My three full days on Cheaha Mountain embodied the sound of those trees. As I heard, so I moved or was still – and as I absorbed their song, so I saw the sacred manifestation of the song. As I wandered the roads, I wandered the waves of sound and was one with the up and down motion, the curving slopes of the mountain’s body. I forgot my exhaustion as I melded with the landscapes message for me: that I am the dancer dancing, no matter the form the dance takes. The older woman practicing without effort or forethought the dance she is meant to dance, the dance she is when distraction isn’t pulling her away from herself. A walk on the side of the mountain, free of external agendas (and of dear little pulling dogs), is a dance of surpassing joy. The stillness is in the moving, and the moving never struggles against the still point. How glorious to dance and to see, and the seeing pauses the movement but not the dance. For I am what I am seeing: Mountain Laurel, a lizard on a rock, a rock face that makes me think of God, albeit with a nose like mine.

On my first morning, I woke to a setting enshrouded in a mist that seemed dense enoungh to stop my first walk, but I bravely entered the moist thick air and felt myself meld with a fairyland. Everywhere I looked, I seemed to see magical creatures. I was one, and I knew I belonged. That first walk was my initiation to the world I would inhabit for three blessed days. I saw the shapes of trees and so much more, I knew and understood and accepted the gift I was seeing. The sacred was everywhere, and my own exhistence was equally sacred. I prayed without knowing I prayed – to remember all I saw and all I was.

I am remembering. I am taking the time to remember on a day when I feared that I might be forgetting the blessing of living and dancing on Cheaha Mountain for three precious days. I do remember the freedom of being at peace with myself, the easy obedience to my own sweet rhythms (those of the mountain). How lovely to rest and read, to sit and appear to do nothing and still feel accepting of myself. No thought of doing just to do. I wrote nothing except in my journal, and my art supplies were left in the car. I ate simple food, with no concern for how little or how much. I was satisfied easily. My soul was calm, and my body was also calm. I experienced no acid reflux while I was there.

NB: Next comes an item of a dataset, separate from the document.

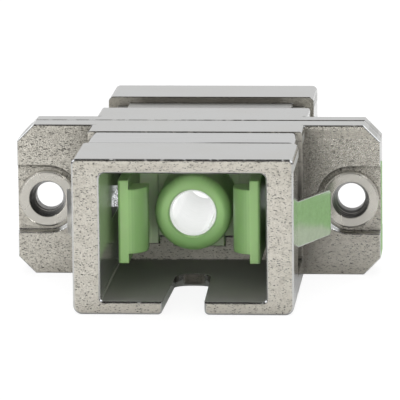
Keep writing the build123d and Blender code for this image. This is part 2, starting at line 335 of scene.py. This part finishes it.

Before I left the mountain, I took a photograph, hoping to capture a little of the woman I was – in tune with the mountain – and I post it in hopes of sharing a little of what I received. My trip home was not an easy one. Leaving was obviously a shock to my system. But my difficulties allowed me an encounter with the kind ladies of Jack’s Restaurant in Lincoln, Alabama – in particular an angel named Stacey – whose comforting hug was a kind of homecoming that made it possible to continue my journey, to return to the home that is mine in all the obvious ways. I have to remember that the home I found on the mountain is the one I carry with me,  wherever I am.

Time For Restoration

June 9, 2012

ImageDuring this last week, I’ve been setting the stage for a week’s retreat at Cheaha State Park in Northern Alabama. I’ve been tired, distracted, forgetful at times, while some remarkably capable part of me has carried through my purpose. I have had encouragement from my dear best buddy, Kendall – who saw my need more clearly than I was able to – and I have made the necessary calls. The stone cabin perched on the bluff of Cheaha Mountain will be mine for several days, and perhaps, relieved of familiar patterns and demands, I will find the restoration I so long for.

Even as I tackled the difficult task of claiming space and allowing myself to  embark, the return of one of my wire angels -in sad need of her maker’s restorative hands – required my attention.  This too was tackled: a task that at first seemed almost impossible. So bent out of shape that her original form was in discernible, she almost begged for re-creation. I was in the mood for re-creation myself, so I understood.

As I held the poor misshapen creature in my hands, the weariness of my own body was forgotten. Or, perhaps, my recent sense of being battered by external circumstances took hope from my creative optimism. As my fingers untangled the hands of the angel and reshaped her fingers, I realized that there was something symbolic underway. So much of what she had become in recent years must be undone if she was to be made whole again. As I firmly, but tenderly stroked the wire into smoothness, my own mind seemed to smoothe and to release thoughts of defeat. The angel would never be as she had been before, and she would bear some scars into her new formation. But don’t we all bring the scars of past battles with us as we embrace new realities?